The latest Clevo offering also features built-in 5.1 speakers, a 7-in-1 flash reader, 2MP webcam, Bluetooth, ExpressCard 34/54, eight programmable buttons for gaming, and eight touch sensitive buttons for the usual notebook functions such as changing the volume. An integrated mini-PCI TV tuner with remote control is also an option. In a rather strange move, 802.11n is an "upgrade" starting at $30.25—apparently AVADirect wants users to be able to choose exactly what sort of hardware they get, even allowing them to forego the standard WiFi adapter. More perplexing is that in spite of the huge chassis that will attract many multimedia and gaming peripherals, there are only three USB 2.0 ports and a single Firewire 1394a port. Fortunately eSATA , which doubles as a fourth USB port, and gigabit Ethernet is present for storage and networking needs.

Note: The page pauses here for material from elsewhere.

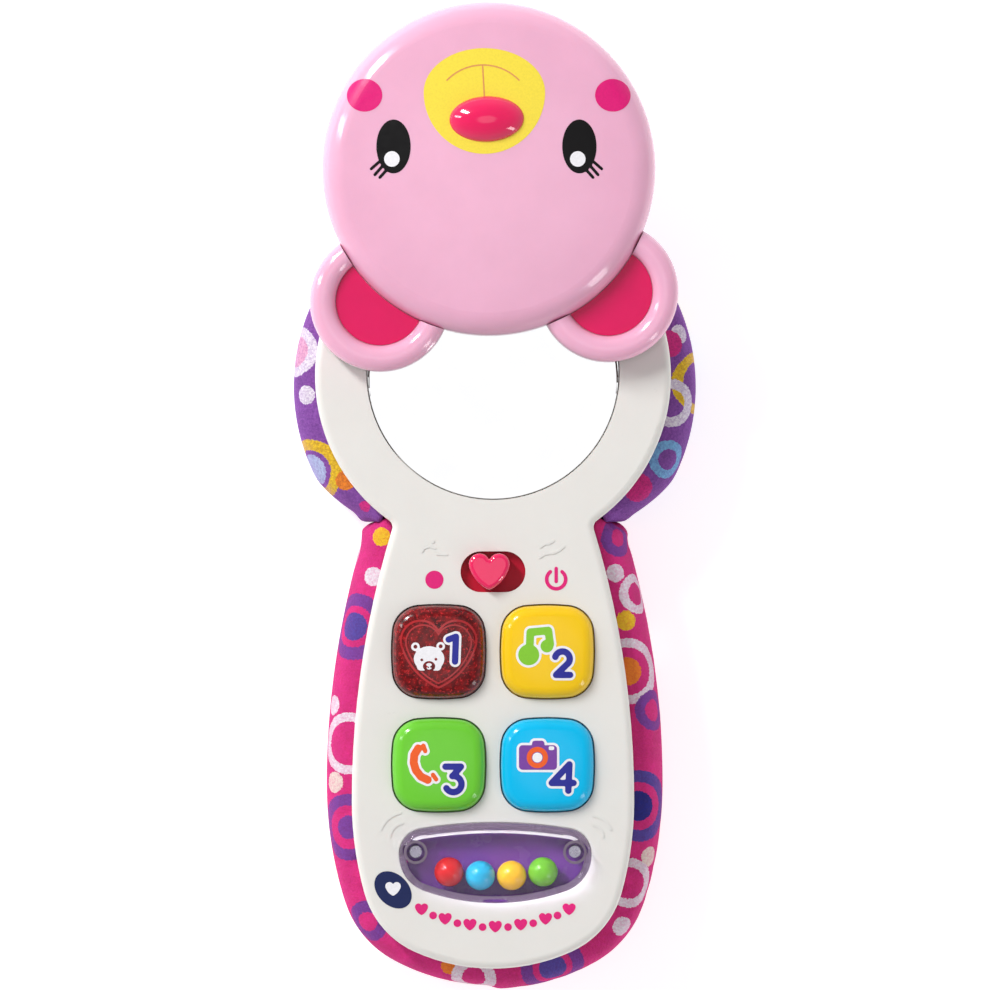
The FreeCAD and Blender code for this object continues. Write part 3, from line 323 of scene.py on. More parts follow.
class Paint:
    """A node material, built step by step around one Principled shader."""

    def __init__(self, name, **settings):
        self.material = bpy.data.materials.new(name)
        self.material.use_nodes = True
        self.nodes = self.material.node_tree.nodes
        self.links = self.material.node_tree.links
        self.shader = self.nodes["Principled BSDF"]
        for socket, value in settings.items():
            self.shader.inputs[socket.replace("_", " ")].default_value = value
        self.place = self.add("ShaderNodeTexCoord").outputs["Object"]

    def add(self, kind, links=None, **values):
        """A node with its sockets set from values and joined from links."""
        node = self.nodes.new(kind)
        for name, value in values.items():
            if name in node.bl_rna.properties:
                setattr(node, name, value)
            else:
                node.inputs[name.replace("_", " ")].default_value = value
        for name, source in (links or {}).items():
            self.links.new(source, node.inputs[name])
        return node

    def noise(self, size, detail=3.0, roughness=0.5, source=None):
        """Noise whose features measure about size millimetres."""
        node = self.add("ShaderNodeTexNoise", {"Vector": source or self.place},
                        Scale=1 / (size * MM), Detail=detail, Roughness=roughness)
        return node.outputs["Fac"]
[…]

Chassis-wise it is largely identical to its predecessor, complete with a chiclet-style isolated keyboard with a full numerical pad. The lid and wrist rest feature a "Mirror-Black" finish, which will undoubtedly be a fingerprint magnet. A review of the chassis in M980NU guise is available here. To round things off, a variety of Windows 7 (and strangely Windows Vista) versions are available, and although battery life isn't specifically mentioned, it is likely to be non-existent should you ever wish to haul the 12.50 lbs. notebook anywhere. Unfortunately for a notebook of this specification, it only comes with a standard 1-year warranty; extended 2-year and 3-year warranties are available for $157 and $286, respectively.
To be honest it is hard to recommend such a machine. The aforementioned ASUS G73J couples the same Core i7 CPU with a DX11 capable GPU with the same, and in some cases better, specifications in all other areas, but in a much lighter chassis with a 2-year warranty from a very respectable $1599.99—and that's after the $100 extra surcharge due to demand (MSRP for the G73J is $1500). Did I mention the ASUS chassis is designed to look like an F-117 stealth fighter jet? Full details are available on the ASUS website.
Should you prefer the Clevo X8100 gaming notebook—it will certainly be faster than other gaming notebooks, thanks to the 285M SLI configuration, even if it doesn't support DX11—it is available at www.avadirect.com starting at $2472.55, though once you add the usual upgrades you'll likely pay a lot more. We specced out a system with the i7-820QM, 2x4GB DDR3, a 160GB Intel X25-M G2 SSD, and a pair of 500GB 7200RPM drives for mass storage; total cost of such a system comes to $3740.